Shuffle the training set. Optionally reserve a validation subset (e.g. 20% of the training data) for monitoring overfitting during training.
Part (c): Building and Training the Neural Network (15 points)
Build a feedforward neural network in PyTorch with:
- Input: 2 features \((x, t)\)
- Output: 1 value \(\hat{u}(x, t)\)
- Architecture: at least 2 hidden layers with an activation function of your choice (try
ReLU,Tanh, orELU). Start with 20 to 50 neurons per layer.
Train the network using the MSE loss and the Adam optimizer. Plot the training loss (and validation loss if applicable) as a function of epoch.
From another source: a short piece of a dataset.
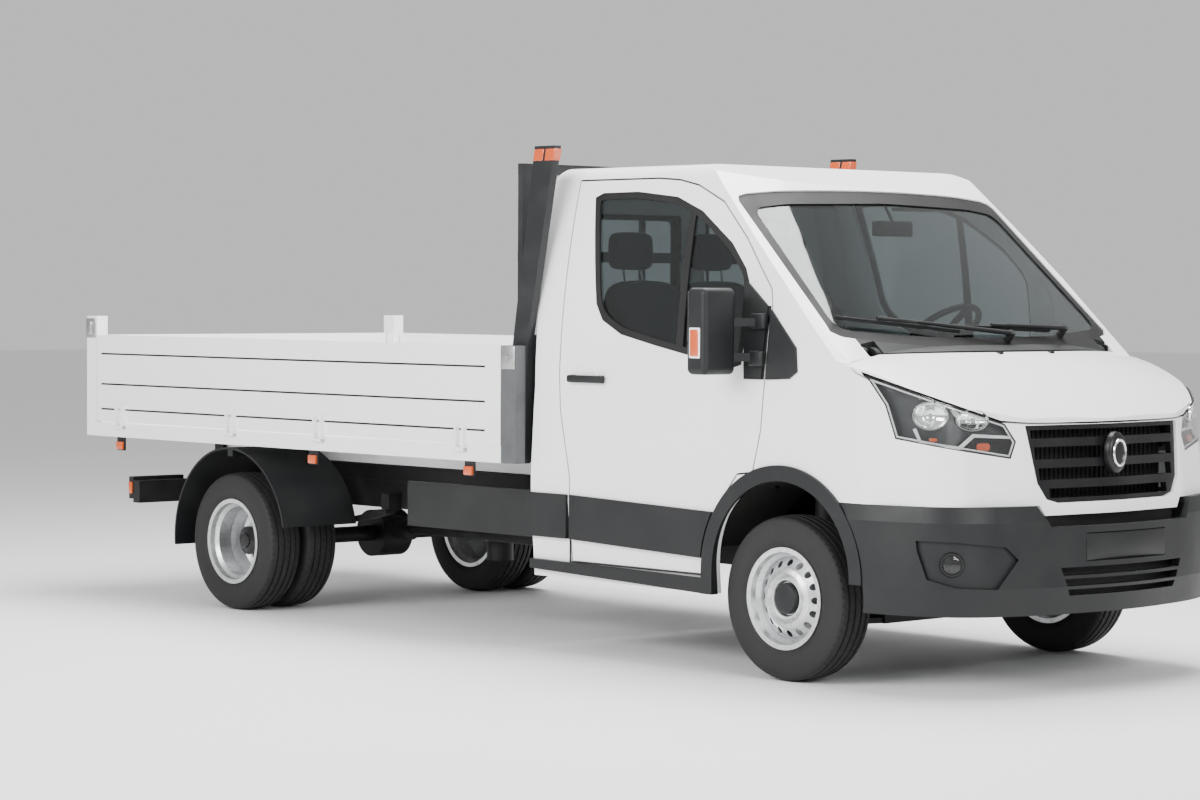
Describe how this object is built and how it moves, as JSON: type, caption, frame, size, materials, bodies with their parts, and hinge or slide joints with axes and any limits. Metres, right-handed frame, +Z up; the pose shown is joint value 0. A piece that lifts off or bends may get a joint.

Train for enough epochs that the loss plateaus.
Tips:
- Normalize or standardize the inputs if needed.
- Use
torch.utils.data.DataLoaderfor batching. - A learning rate around \(10^{-3}\) is a reasonable starting point.
Part (d): Evaluating the Surrogate (10 points)
Compare the neural network predictions with the numerical solution:
- Plot the NN prediction \(\hat{u}(x, t)\) and the true solution \(u(x, t)\) side by side at 4 to 6 time snapshots spanning both the training and test time ranges.
- Compute the mean squared error at each time step and plot it as a function of time. Draw a vertical line at \(t = 1.5\) to mark the boundary between training and test data.
- Does the error grow beyond the training horizon? By how much?
Part (e): Architecture Experiment (5 points)
Try at least two different architectures (e.g. varying the number of layers, neurons per layer, or activation function). Report the test MSE for each and briefly discuss which choices mattered most.
Bonus: Learning the Time Integrator (10 points)
Instead of learning the map \((x, t) \to u\), try learning the one-step time integrator. Train a network that takes a local stencil \((u_{i-1}^n, u_i^n, u_{i+1}^n)\) as input and predicts \(u_i^{n+1}\). Then iterate the learned integrator forward in time starting from the initial condition. Compare the result with the finite difference solution. Does this approach extrapolate better than the direct surrogate from Part (d)?